*Your objective*
Filter this data down to the lines that hold "script", and copy them.

*Part of a data file*
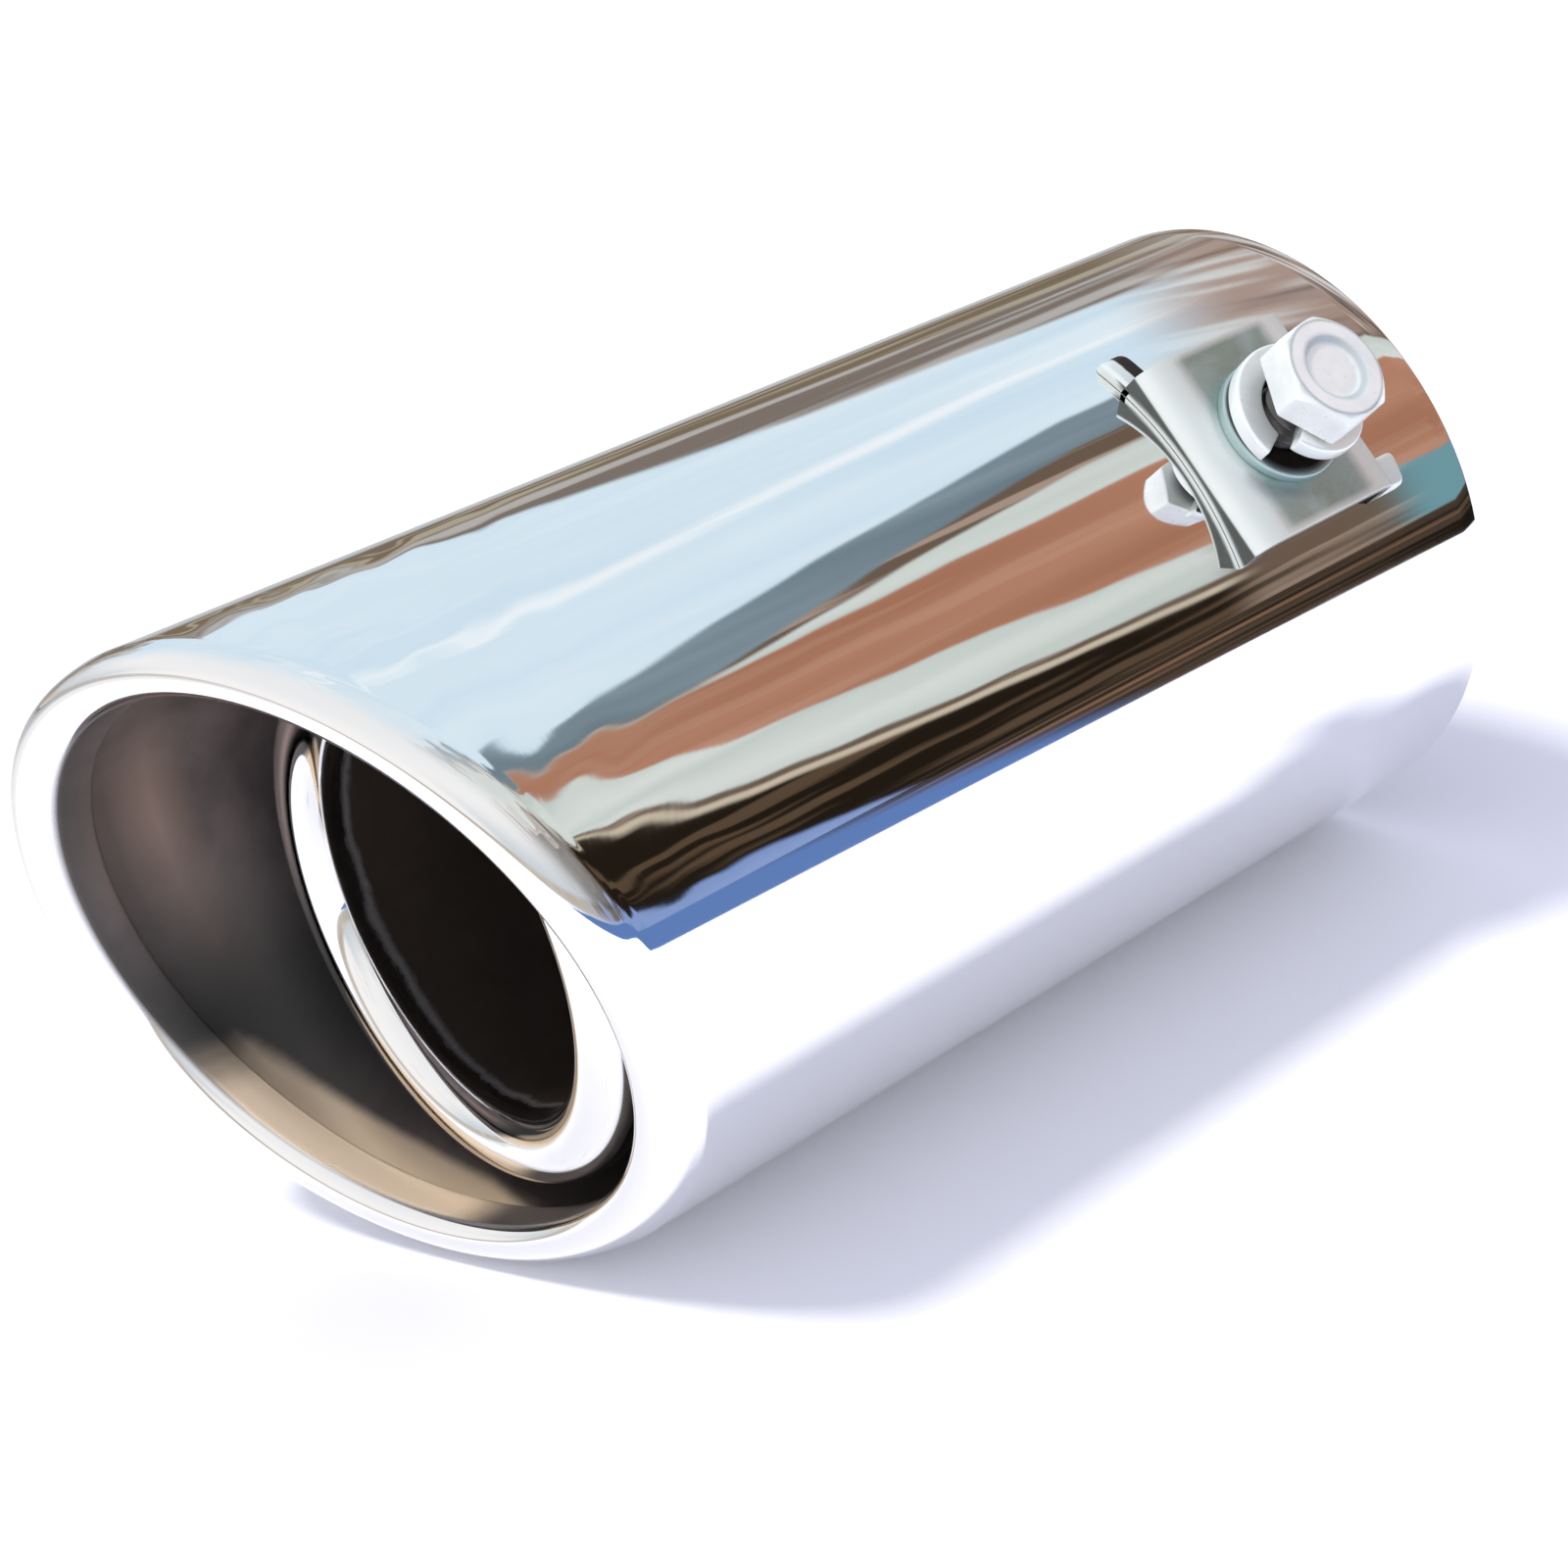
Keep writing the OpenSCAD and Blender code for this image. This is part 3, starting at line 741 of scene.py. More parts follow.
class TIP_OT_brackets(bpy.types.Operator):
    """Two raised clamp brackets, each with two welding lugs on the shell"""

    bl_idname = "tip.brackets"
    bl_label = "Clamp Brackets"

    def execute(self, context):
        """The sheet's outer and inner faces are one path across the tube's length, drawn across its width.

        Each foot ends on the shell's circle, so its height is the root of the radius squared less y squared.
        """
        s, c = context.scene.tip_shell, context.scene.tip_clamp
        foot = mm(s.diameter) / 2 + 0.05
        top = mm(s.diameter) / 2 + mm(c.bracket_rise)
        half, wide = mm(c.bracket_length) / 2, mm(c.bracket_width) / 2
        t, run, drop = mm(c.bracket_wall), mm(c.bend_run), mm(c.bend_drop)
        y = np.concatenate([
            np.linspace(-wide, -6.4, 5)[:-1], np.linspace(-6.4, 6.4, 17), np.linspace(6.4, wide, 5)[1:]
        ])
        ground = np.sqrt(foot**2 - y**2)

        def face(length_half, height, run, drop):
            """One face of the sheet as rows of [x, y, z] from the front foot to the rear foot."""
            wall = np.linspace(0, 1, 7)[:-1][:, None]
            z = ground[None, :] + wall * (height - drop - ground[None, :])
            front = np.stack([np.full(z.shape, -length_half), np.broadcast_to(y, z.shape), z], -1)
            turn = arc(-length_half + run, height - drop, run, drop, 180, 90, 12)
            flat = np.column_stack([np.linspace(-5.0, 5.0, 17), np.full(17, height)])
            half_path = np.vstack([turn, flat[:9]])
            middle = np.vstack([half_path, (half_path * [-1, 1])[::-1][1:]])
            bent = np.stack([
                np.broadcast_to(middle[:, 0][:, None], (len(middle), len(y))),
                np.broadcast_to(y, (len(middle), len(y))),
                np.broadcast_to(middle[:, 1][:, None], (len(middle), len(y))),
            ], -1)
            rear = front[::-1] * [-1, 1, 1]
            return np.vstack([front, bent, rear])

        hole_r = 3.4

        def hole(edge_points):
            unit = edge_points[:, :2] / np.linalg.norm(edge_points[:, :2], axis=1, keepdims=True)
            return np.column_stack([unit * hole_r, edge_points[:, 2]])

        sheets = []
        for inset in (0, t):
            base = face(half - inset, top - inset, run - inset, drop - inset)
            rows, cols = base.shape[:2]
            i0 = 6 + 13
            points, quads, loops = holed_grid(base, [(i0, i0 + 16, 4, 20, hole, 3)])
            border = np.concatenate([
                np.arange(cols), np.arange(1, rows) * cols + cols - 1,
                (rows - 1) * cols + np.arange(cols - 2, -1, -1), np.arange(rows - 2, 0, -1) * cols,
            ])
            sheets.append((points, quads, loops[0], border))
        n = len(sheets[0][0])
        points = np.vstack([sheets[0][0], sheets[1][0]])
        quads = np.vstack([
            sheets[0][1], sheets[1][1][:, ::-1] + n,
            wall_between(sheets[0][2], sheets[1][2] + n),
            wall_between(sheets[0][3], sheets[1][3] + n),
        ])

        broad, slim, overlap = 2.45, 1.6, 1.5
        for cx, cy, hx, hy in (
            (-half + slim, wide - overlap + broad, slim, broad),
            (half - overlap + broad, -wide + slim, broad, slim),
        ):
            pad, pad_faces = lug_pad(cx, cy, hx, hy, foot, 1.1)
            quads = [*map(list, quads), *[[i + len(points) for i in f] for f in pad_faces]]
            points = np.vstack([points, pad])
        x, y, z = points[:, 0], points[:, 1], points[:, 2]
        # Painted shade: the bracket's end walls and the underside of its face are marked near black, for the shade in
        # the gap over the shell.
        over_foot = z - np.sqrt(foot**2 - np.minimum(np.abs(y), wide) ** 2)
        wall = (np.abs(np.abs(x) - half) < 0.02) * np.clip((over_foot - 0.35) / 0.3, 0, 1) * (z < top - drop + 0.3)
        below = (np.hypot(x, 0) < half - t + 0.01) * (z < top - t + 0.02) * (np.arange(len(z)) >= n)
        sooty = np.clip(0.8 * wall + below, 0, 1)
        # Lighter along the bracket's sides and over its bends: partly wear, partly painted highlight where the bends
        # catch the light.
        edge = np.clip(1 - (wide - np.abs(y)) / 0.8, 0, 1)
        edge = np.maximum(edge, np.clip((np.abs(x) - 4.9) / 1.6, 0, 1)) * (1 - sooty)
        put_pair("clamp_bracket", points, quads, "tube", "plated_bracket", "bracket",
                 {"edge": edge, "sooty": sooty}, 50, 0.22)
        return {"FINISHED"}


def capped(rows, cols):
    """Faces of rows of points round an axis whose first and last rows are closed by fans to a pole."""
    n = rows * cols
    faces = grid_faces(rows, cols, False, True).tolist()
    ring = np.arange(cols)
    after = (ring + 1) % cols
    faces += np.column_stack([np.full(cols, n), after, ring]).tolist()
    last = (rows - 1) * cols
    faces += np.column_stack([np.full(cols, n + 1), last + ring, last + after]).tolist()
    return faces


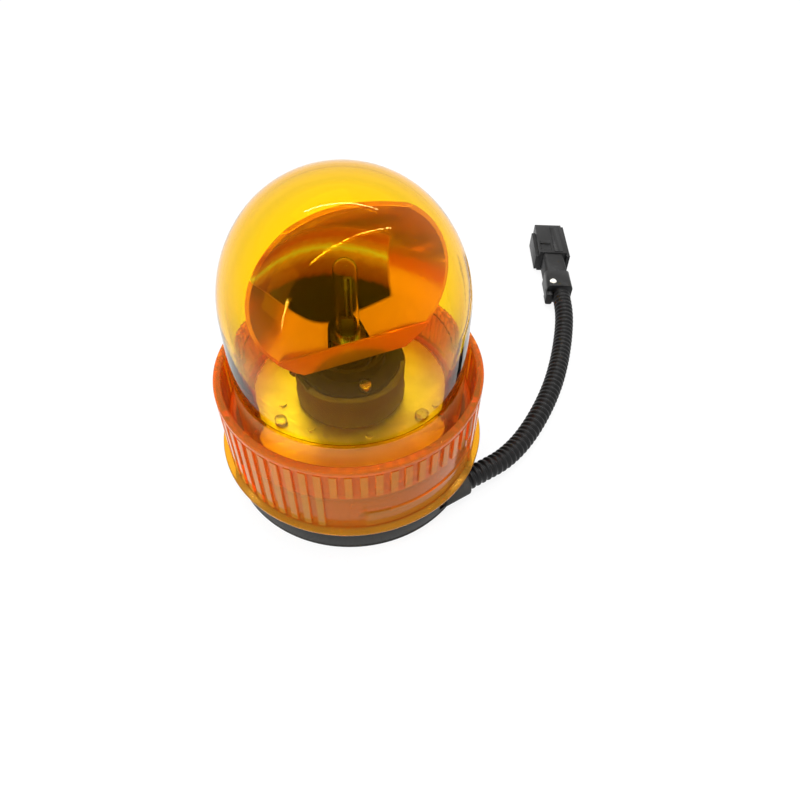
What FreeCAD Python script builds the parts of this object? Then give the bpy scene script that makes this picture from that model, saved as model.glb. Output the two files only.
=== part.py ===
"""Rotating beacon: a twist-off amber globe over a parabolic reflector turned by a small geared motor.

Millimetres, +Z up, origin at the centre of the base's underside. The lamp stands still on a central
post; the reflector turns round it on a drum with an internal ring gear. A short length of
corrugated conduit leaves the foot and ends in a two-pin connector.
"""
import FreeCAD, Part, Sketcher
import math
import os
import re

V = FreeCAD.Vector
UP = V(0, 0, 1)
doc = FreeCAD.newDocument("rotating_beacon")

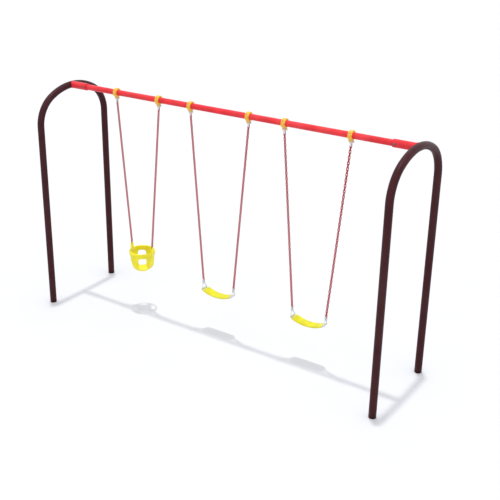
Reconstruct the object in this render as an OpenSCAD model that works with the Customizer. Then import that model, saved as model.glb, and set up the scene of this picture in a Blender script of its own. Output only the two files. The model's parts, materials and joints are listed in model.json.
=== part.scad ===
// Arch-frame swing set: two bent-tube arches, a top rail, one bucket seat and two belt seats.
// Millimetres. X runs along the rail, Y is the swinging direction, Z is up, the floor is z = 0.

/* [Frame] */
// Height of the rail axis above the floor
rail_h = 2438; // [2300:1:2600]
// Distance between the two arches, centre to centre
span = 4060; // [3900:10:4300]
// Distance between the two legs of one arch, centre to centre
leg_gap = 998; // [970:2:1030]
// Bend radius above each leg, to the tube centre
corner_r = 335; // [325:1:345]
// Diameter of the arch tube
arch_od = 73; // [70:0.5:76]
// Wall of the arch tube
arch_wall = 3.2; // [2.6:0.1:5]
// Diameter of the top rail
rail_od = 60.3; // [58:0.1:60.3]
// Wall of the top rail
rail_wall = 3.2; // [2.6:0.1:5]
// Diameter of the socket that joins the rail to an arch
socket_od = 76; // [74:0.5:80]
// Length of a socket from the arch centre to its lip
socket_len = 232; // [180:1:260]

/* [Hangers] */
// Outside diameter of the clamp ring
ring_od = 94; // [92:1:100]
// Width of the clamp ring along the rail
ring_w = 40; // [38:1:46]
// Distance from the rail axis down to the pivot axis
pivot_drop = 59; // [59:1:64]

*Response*
What FreeCAD Python script builds the parts of this object? Then give the bpy scene script that makes this picture from that model, saved as model.glb. Output the two files only.
Reconstruct the object in this render as an OpenSCAD model that works with the Customizer. Then import that model, saved as model.glb, and set up the scene of this picture in a Blender script of its own. Output only the two files. The model's parts, materials and joints are listed in model.json.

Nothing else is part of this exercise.